Extract the complete listing and repeat it word for word.

++++ Dataset content ++++

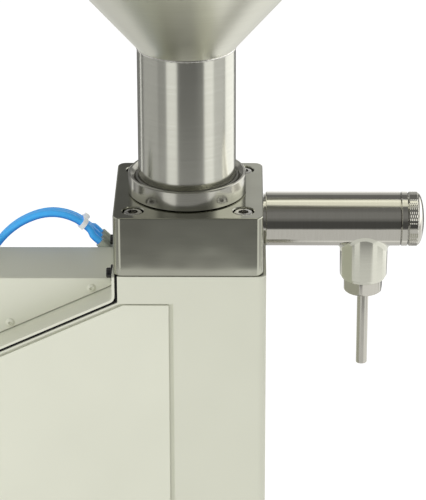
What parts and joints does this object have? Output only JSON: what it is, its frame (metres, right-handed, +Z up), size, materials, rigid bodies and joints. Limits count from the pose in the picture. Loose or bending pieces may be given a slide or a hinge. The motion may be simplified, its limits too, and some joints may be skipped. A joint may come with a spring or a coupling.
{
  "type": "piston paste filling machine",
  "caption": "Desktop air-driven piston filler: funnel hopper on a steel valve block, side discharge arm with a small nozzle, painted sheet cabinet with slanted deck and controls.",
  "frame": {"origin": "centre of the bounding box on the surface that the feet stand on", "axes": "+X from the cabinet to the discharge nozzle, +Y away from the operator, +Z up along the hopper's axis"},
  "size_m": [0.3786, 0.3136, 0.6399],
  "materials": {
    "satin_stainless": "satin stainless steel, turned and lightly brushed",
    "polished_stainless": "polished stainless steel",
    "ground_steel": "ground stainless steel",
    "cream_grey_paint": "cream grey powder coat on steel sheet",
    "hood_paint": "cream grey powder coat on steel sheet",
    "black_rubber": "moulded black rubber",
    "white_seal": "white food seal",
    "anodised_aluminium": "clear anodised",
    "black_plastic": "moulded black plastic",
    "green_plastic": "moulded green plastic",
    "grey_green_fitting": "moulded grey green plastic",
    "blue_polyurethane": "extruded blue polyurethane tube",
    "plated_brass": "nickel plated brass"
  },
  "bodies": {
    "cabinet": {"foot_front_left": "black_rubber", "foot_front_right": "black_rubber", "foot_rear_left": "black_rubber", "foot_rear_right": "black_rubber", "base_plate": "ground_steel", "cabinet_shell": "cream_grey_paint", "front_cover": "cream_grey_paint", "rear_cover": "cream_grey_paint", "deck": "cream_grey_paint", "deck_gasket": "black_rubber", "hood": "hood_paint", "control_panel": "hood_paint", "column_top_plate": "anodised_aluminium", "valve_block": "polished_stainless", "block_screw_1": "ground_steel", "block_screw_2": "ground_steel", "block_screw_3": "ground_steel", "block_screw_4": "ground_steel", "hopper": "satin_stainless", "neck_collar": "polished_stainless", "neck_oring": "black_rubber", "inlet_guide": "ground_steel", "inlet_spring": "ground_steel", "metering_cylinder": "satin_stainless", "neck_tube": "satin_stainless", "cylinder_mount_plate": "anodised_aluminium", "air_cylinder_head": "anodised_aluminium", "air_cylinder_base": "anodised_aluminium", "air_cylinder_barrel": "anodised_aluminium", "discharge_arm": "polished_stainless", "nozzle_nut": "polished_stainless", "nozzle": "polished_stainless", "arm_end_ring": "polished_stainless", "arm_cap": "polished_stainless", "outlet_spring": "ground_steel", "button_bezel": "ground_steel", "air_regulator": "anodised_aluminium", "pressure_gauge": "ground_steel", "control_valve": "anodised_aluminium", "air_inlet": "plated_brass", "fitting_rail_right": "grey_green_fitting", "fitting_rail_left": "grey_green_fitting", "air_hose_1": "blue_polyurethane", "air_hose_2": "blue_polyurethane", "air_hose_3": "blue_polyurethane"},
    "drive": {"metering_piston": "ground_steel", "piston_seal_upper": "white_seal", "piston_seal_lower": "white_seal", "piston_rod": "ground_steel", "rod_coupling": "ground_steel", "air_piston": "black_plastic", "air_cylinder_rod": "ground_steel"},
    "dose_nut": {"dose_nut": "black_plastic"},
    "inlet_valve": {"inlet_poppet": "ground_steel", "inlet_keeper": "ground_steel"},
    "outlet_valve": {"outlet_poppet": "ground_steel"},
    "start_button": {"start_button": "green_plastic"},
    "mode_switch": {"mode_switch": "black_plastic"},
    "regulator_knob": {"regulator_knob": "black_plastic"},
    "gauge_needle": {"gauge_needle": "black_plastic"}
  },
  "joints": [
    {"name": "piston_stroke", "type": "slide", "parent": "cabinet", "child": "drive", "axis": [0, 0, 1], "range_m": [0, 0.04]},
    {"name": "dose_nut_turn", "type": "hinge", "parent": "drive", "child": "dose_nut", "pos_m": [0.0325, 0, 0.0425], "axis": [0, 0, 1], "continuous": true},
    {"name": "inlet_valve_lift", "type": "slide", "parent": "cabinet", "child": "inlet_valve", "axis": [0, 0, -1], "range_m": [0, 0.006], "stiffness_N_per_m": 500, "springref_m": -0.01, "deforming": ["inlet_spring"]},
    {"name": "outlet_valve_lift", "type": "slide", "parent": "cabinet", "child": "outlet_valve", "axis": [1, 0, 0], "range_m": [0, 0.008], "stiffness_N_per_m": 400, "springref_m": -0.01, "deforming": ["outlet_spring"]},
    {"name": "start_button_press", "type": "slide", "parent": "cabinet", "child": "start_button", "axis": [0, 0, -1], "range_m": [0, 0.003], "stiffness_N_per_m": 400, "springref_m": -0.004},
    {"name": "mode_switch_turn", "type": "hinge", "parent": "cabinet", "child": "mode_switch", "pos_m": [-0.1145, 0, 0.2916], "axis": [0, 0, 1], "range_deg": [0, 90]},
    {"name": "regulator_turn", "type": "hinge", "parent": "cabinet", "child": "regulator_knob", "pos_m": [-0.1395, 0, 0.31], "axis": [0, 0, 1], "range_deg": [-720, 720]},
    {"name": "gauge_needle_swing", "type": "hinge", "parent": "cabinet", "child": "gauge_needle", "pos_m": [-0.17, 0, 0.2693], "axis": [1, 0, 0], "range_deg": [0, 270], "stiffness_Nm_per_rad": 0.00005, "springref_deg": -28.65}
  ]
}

++++

▶ **Written reply**:
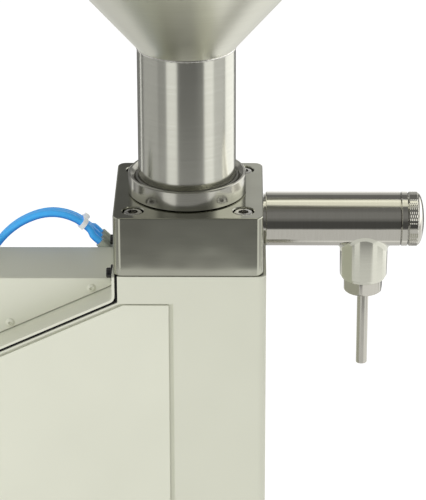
What parts and joints does this object have? Output only JSON: what it is, its frame (metres, right-handed, +Z up), size, materials, rigid bodies and joints. Limits count from the pose in the picture. Loose or bending pieces may be given a slide or a hinge. The motion may be simplified, its limits too, and some joints may be skipped. A joint may come with a spring or a coupling.
{
  "type": "piston paste filling machine",
  "caption": "Desktop air-driven piston filler: funnel hopper on a steel valve block, side discharge arm with a small nozzle, painted sheet cabinet with slanted deck and controls.",
  "frame": {"origin": "centre of the bounding box on the surface that the feet stand on", "axes": "+X from the cabinet to the discharge nozzle, +Y away from the operator, +Z up along the hopper's axis"},
  "size_m": [0.3786, 0.3136, 0.6399],
  "materials": {
    "satin_stainless": "satin stainless steel, turned and lightly brushed",
    "polished_stainless": "polished stainless steel",
    "ground_steel": "ground stainless steel",
    "cream_grey_paint": "cream grey powder coat on steel sheet",
    "hood_paint": "cream grey powder coat on steel sheet",
    "black_rubber": "moulded black rubber",
    "white_seal": "white food seal",
    "anodised_aluminium": "clear anodised",
    "black_plastic": "moulded black plastic",
    "green_plastic": "moulded green plastic",
    "grey_green_fitting": "moulded grey green plastic",
    "blue_polyurethane": "extruded blue polyurethane tube",
    "plated_brass": "nickel plated brass"
  },
  "bodies": {
    "cabinet": {"foot_front_left": "black_rubber", "foot_front_right": "black_rubber", "foot_rear_left": "black_rubber", "foot_rear_right": "black_rubber", "base_plate": "ground_steel", "cabinet_shell": "cream_grey_paint", "front_cover": "cream_grey_paint", "rear_cover": "cream_grey_paint", "deck": "cream_grey_paint", "deck_gasket": "black_rubber", "hood": "hood_paint", "control_panel": "hood_paint", "column_top_plate": "anodised_aluminium", "valve_block": "polished_stainless", "block_screw_1": "ground_steel", "block_screw_2": "ground_steel", "block_screw_3": "ground_steel", "block_screw_4": "ground_steel", "hopper": "satin_stainless", "neck_collar": "polished_stainless", "neck_oring": "black_rubber", "inlet_guide": "ground_steel", "inlet_spring": "ground_steel", "metering_cylinder": "satin_stainless", "neck_tube": "satin_stainless", "cylinder_mount_plate": "anodised_aluminium", "air_cylinder_head": "anodised_aluminium", "air_cylinder_base": "anodised_aluminium", "air_cylinder_barrel": "anodised_aluminium", "discharge_arm": "polished_stainless", "nozzle_nut": "polished_stainless", "nozzle": "polished_stainless", "arm_end_ring": "polished_stainless", "arm_cap": "polished_stainless", "outlet_spring": "ground_steel", "button_bezel": "ground_steel", "air_regulator": "anodised_aluminium", "pressure_gauge": "ground_steel", "control_valve": "anodised_aluminium", "air_inlet": "plated_brass", "fitting_rail_right": "grey_green_fitting", "fitting_rail_left": "grey_green_fitting", "air_hose_1": "blue_polyurethane", "air_hose_2": "blue_polyurethane", "air_hose_3": "blue_polyurethane"},
    "drive": {"metering_piston": "ground_steel", "piston_seal_upper": "white_seal", "piston_seal_lower": "white_seal", "piston_rod": "ground_steel", "rod_coupling": "ground_steel", "air_piston": "black_plastic", "air_cylinder_rod": "ground_steel"},
    "dose_nut": {"dose_nut": "black_plastic"},
    "inlet_valve": {"inlet_poppet": "ground_steel", "inlet_keeper": "ground_steel"},
    "outlet_valve": {"outlet_poppet": "ground_steel"},
    "start_button": {"start_button": "green_plastic"},
    "mode_switch": {"mode_switch": "black_plastic"},
    "regulator_knob": {"regulator_knob": "black_plastic"},
    "gauge_needle": {"gauge_needle": "black_plastic"}
  },
  "joints": [
    {"name": "piston_stroke", "type": "slide", "parent": "cabinet", "child": "drive", "axis": [0, 0, 1], "range_m": [0, 0.04]},
    {"name": "dose_nut_turn", "type": "hinge", "parent": "drive", "child": "dose_nut", "pos_m": [0.0325, 0, 0.0425], "axis": [0, 0, 1], "continuous": true},
    {"name": "inlet_valve_lift", "type": "slide", "parent": "cabinet", "child": "inlet_valve", "axis": [0, 0, -1], "range_m": [0, 0.006], "stiffness_N_per_m": 500, "springref_m": -0.01, "deforming": ["inlet_spring"]},
    {"name": "outlet_valve_lift", "type": "slide", "parent": "cabinet", "child": "outlet_valve", "axis": [1, 0, 0], "range_m": [0, 0.008], "stiffness_N_per_m": 400, "springref_m": -0.01, "deforming": ["outlet_spring"]},
    {"name": "start_button_press", "type": "slide", "parent": "cabinet", "child": "start_button", "axis": [0, 0, -1], "range_m": [0, 0.003], "stiffness_N_per_m": 400, "springref_m": -0.004},
    {"name": "mode_switch_turn", "type": "hinge", "parent": "cabinet", "child": "mode_switch", "pos_m": [-0.1145, 0, 0.2916], "axis": [0, 0, 1], "range_deg": [0, 90]},
    {"name": "regulator_turn", "type": "hinge", "parent": "cabinet", "child": "regulator_knob", "pos_m": [-0.1395, 0, 0.31], "axis": [0, 0, 1], "range_deg": [-720, 720]},
    {"name": "gauge_needle_swing", "type": "hinge", "parent": "cabinet", "child": "gauge_needle", "pos_m": [-0.17, 0, 0.2693], "axis": [1, 0, 0], "range_deg": [0, 270], "stiffness_Nm_per_rad": 0.00005, "springref_deg": -28.65}
  ]
}